**Task**
Give again, word for word, each line from the top of the listing through the line that holds "SPLICE_DIA = 16.0".

☆ ☆ ☆ ☆

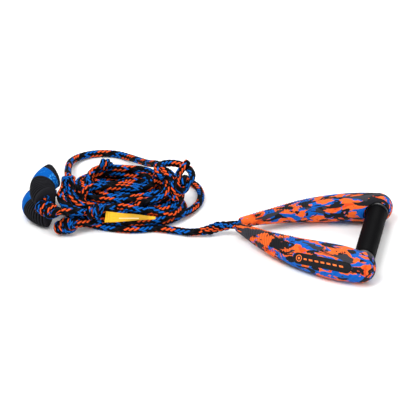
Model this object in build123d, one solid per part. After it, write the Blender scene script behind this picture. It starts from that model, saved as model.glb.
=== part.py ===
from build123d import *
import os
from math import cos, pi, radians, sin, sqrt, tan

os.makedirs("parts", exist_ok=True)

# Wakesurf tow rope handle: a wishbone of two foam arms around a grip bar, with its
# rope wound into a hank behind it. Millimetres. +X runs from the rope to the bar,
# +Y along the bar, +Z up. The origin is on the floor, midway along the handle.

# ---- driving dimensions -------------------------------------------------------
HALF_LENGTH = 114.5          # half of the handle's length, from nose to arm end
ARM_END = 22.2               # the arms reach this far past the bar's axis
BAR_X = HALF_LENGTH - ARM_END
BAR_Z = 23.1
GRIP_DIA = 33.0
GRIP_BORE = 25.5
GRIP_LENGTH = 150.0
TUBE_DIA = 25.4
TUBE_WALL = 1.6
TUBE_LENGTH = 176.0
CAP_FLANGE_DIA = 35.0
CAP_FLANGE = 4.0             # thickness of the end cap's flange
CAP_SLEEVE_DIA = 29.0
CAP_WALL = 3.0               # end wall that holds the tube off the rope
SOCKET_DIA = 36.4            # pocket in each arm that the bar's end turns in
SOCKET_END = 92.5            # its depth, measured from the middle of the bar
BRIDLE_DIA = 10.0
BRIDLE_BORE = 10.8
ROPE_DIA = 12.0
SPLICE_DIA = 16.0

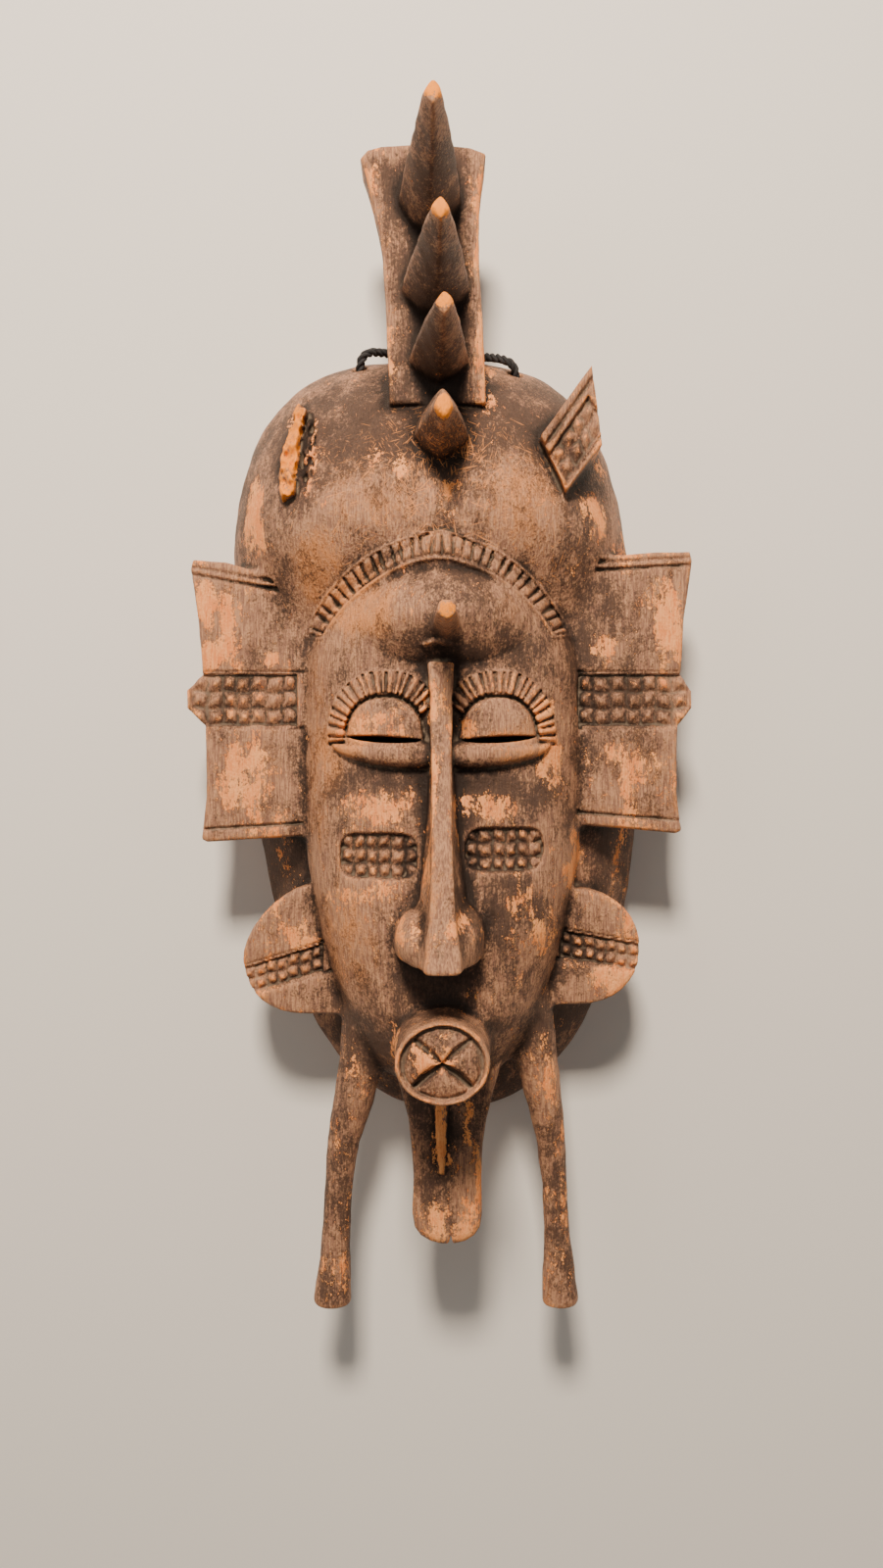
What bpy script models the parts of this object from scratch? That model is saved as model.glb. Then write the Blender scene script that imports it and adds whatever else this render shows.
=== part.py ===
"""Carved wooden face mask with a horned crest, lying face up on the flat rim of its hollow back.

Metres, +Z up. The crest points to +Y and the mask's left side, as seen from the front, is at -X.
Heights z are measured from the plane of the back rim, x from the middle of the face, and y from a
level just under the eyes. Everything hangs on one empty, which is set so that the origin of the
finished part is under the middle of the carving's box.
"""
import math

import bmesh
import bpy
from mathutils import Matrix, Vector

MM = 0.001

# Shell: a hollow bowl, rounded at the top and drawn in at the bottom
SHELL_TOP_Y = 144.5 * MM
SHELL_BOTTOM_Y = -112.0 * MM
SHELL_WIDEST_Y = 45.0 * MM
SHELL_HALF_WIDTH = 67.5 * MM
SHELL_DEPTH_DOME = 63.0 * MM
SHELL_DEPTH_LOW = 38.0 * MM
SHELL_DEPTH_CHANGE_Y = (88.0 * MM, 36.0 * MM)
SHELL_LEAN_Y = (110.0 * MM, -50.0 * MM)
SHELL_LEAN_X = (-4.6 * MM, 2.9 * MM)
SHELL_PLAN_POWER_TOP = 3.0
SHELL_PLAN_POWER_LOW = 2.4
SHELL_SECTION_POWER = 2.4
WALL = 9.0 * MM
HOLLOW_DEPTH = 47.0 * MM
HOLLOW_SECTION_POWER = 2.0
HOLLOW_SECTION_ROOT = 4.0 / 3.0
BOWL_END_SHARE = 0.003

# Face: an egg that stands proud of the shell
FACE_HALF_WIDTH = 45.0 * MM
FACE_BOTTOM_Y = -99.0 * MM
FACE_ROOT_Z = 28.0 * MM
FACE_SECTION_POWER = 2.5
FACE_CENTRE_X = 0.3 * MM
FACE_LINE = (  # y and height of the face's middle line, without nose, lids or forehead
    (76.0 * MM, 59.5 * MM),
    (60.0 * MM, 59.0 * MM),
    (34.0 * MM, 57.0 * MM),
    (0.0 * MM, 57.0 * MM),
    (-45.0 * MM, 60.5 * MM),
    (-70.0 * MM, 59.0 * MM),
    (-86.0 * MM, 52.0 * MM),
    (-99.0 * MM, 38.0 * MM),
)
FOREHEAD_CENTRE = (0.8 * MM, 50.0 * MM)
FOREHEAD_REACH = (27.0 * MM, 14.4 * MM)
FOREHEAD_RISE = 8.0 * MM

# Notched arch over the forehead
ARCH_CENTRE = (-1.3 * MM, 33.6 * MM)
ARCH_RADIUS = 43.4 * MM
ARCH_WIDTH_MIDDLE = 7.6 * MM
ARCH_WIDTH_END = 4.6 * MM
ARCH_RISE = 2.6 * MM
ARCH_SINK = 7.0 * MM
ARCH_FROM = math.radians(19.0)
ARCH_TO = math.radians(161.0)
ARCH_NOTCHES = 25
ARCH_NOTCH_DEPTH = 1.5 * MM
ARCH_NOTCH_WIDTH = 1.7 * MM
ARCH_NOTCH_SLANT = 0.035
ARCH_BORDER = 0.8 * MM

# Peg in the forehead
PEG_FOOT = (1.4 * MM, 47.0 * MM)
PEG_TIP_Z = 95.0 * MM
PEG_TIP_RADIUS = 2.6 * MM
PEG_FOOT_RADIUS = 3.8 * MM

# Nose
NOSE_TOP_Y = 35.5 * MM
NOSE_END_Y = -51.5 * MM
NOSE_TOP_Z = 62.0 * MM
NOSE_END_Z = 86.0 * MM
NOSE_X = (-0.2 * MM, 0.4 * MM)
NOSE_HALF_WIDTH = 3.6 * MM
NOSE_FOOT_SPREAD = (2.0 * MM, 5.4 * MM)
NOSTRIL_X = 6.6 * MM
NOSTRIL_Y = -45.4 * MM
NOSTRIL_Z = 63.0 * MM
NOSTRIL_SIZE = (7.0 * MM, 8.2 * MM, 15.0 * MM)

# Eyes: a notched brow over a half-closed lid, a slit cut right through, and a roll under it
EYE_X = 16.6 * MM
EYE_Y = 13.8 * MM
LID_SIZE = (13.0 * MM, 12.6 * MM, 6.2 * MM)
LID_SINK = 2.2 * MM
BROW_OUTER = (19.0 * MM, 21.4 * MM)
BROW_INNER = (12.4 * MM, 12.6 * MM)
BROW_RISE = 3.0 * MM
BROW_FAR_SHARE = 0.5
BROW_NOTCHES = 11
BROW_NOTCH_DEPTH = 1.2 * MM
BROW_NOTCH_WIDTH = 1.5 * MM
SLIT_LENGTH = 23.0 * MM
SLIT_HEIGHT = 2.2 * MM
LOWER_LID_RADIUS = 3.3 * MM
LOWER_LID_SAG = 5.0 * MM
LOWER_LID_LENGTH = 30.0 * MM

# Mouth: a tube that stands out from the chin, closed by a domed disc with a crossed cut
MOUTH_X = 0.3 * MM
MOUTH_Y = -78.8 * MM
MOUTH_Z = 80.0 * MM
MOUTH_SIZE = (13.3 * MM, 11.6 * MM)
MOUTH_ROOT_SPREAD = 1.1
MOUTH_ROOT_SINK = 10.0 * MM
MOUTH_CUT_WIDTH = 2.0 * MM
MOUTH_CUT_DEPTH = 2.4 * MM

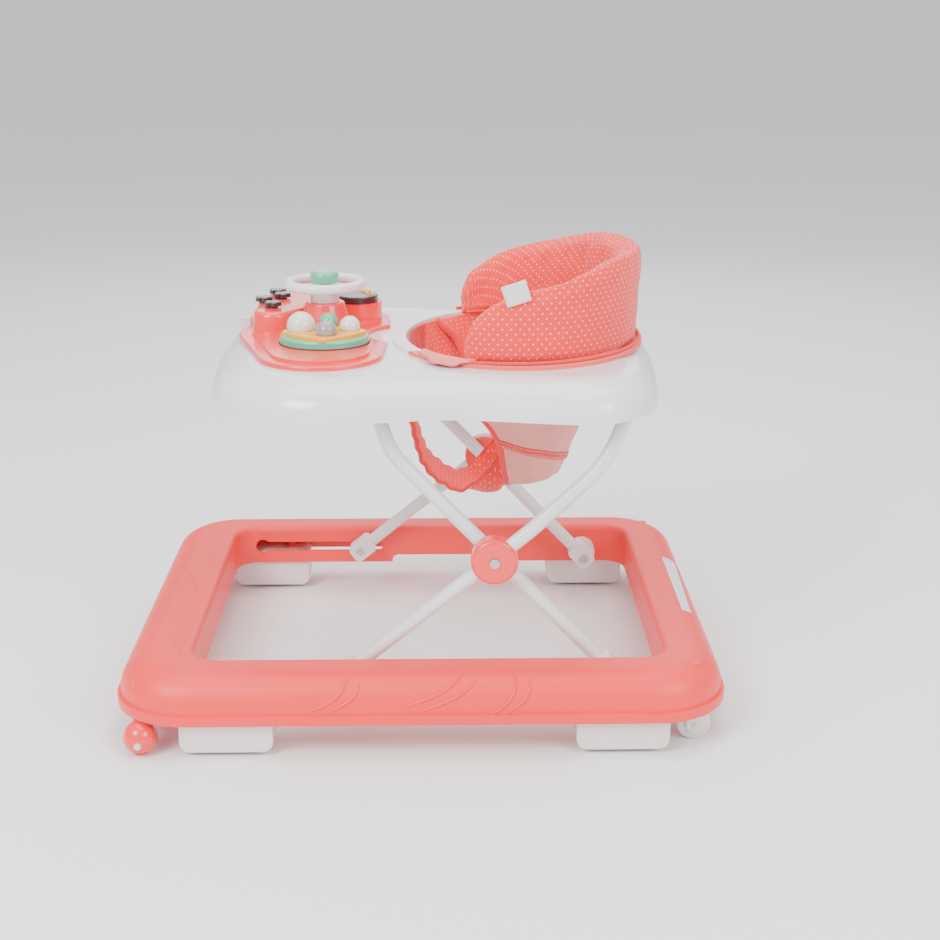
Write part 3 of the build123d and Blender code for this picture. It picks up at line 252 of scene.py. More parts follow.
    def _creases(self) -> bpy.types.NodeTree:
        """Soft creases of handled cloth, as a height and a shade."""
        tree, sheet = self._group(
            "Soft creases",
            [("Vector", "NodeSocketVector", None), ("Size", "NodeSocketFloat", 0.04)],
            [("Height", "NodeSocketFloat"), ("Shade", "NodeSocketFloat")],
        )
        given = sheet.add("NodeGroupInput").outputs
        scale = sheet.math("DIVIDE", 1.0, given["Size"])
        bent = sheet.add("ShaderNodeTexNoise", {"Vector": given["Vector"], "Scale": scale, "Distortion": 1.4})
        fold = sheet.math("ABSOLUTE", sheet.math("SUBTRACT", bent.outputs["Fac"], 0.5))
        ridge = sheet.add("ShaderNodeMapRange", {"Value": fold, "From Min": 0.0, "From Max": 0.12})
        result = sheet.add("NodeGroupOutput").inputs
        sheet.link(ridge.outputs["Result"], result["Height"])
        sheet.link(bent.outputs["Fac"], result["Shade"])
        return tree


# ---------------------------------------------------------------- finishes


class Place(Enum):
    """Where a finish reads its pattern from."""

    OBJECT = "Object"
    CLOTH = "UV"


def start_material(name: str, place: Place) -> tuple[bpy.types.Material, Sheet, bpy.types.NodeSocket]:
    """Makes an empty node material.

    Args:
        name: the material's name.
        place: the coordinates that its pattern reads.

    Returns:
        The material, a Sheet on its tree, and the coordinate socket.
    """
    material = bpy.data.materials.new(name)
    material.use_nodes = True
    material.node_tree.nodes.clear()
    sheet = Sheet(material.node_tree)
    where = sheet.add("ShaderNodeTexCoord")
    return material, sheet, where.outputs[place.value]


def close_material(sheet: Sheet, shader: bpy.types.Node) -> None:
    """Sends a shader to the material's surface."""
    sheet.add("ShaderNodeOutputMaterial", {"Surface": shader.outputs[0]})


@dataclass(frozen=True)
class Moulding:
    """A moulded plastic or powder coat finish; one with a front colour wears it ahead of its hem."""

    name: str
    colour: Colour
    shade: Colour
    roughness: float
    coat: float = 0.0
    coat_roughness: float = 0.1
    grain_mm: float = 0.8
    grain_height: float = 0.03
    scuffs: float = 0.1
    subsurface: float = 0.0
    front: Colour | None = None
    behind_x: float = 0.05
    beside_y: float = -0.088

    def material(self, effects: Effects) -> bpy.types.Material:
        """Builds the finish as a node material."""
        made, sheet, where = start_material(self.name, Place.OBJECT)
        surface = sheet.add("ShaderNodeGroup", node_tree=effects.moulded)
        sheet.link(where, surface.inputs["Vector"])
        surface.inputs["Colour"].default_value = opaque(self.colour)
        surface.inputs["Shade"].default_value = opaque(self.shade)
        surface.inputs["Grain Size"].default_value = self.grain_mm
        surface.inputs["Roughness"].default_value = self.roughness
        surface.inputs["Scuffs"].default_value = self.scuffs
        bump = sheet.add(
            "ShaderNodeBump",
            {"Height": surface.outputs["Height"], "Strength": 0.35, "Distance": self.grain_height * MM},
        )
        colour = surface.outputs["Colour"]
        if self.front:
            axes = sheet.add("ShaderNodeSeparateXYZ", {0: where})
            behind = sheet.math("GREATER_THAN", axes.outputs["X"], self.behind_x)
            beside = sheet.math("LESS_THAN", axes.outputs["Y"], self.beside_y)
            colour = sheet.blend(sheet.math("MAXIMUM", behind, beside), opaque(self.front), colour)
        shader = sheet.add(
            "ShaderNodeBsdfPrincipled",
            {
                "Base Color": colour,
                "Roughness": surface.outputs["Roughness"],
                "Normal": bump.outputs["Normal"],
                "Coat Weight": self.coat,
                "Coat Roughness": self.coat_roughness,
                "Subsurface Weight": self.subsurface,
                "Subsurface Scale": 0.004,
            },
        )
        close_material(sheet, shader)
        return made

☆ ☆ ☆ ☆

**Written reply**
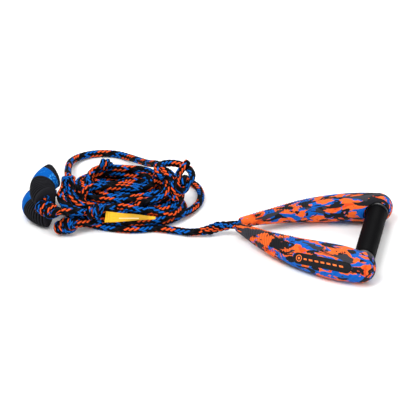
Model this object in build123d, one solid per part. After it, write the Blender scene script behind this picture. It starts from that model, saved as model.glb.
=== part.py ===
from build123d import *
import os
from math import cos, pi, radians, sin, sqrt, tan

os.makedirs("parts", exist_ok=True)

# Wakesurf tow rope handle: a wishbone of two foam arms around a grip bar, with its
# rope wound into a hank behind it. Millimetres. +X runs from the rope to the bar,
# +Y along the bar, +Z up. The origin is on the floor, midway along the handle.

# ---- driving dimensions -------------------------------------------------------
HALF_LENGTH = 114.5          # half of the handle's length, from nose to arm end
ARM_END = 22.2               # the arms reach this far past the bar's axis
BAR_X = HALF_LENGTH - ARM_END
BAR_Z = 23.1
GRIP_DIA = 33.0
GRIP_BORE = 25.5
GRIP_LENGTH = 150.0
TUBE_DIA = 25.4
TUBE_WALL = 1.6
TUBE_LENGTH = 176.0
CAP_FLANGE_DIA = 35.0
CAP_FLANGE = 4.0             # thickness of the end cap's flange
CAP_SLEEVE_DIA = 29.0
CAP_WALL = 3.0               # end wall that holds the tube off the rope
SOCKET_DIA = 36.4            # pocket in each arm that the bar's end turns in
SOCKET_END = 92.5            # its depth, measured from the middle of the bar
BRIDLE_DIA = 10.0
BRIDLE_BORE = 10.8
ROPE_DIA = 12.0
SPLICE_DIA = 16.0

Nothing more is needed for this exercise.